En effet, c’est en plein milieu d’une crise sécuritaire aux multiples facettes, d’une ampleur probablement inégalée depuis l’indépendance du pays que le Premier ministre Lassina Zerbo a présenté à la Représentation nationale, le vendredi 7 janvier 2022, sa DPG. Lassina Zerbo n’a pas seulement affiché ses intentions à travers les 4 pierres angulaires de l’action gouvernementale que sont le retour de la paix, de la sécurité et la consolidation de la résilience ; le retour des Personnes déplacées internes (PDI) dans leur localité d’origine ; la réconciliation nationale ; la lutte contre la corruption et l’enrichissement illicite.

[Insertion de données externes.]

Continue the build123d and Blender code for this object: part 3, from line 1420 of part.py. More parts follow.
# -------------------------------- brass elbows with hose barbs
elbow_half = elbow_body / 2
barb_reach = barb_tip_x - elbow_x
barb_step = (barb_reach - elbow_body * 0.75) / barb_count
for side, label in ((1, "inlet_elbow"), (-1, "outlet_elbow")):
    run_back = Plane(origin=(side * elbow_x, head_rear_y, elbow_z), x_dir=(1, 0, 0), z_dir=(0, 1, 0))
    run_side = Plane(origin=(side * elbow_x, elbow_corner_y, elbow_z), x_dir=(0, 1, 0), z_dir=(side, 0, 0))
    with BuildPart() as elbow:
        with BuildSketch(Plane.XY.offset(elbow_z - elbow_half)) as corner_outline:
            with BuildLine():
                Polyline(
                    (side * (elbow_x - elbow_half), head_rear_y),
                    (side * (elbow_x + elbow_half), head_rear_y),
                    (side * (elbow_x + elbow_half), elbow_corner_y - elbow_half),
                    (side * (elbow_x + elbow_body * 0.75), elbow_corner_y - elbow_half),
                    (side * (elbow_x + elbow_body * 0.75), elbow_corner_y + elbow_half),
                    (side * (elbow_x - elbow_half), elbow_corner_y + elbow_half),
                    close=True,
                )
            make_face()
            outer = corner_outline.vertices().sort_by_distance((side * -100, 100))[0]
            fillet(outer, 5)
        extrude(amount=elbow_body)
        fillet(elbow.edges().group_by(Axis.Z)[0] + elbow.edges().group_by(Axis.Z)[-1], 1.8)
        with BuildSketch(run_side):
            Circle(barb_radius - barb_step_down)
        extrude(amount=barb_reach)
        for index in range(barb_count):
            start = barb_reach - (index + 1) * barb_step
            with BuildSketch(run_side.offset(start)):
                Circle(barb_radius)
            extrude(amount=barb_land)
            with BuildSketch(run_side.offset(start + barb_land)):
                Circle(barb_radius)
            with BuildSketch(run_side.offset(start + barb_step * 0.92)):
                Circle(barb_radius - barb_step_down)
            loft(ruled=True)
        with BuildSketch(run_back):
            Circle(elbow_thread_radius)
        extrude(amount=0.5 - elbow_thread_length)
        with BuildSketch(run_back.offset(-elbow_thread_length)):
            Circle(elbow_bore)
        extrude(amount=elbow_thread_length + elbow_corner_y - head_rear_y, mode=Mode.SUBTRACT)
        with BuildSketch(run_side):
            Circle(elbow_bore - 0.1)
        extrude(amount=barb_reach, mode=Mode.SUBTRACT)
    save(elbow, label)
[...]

Il a surtout esquissé les conditions « stratégiques et opérationnelles » de leur mise en œuvre qui appellent tantôt à la révision de certaines dispositions légales, tantôt à l’accroissement des ressources financières allouées aux secteurs névralgiques ou à l’optimisation de l’efficacité de la dépense publique, sans pour autant s’engager franchement sur les priorités qui nécessiteraient davantage de concertation au sein du gouvernement et avec ses partenaires (le projet de découpage administratif, la tenue des élections municipales…).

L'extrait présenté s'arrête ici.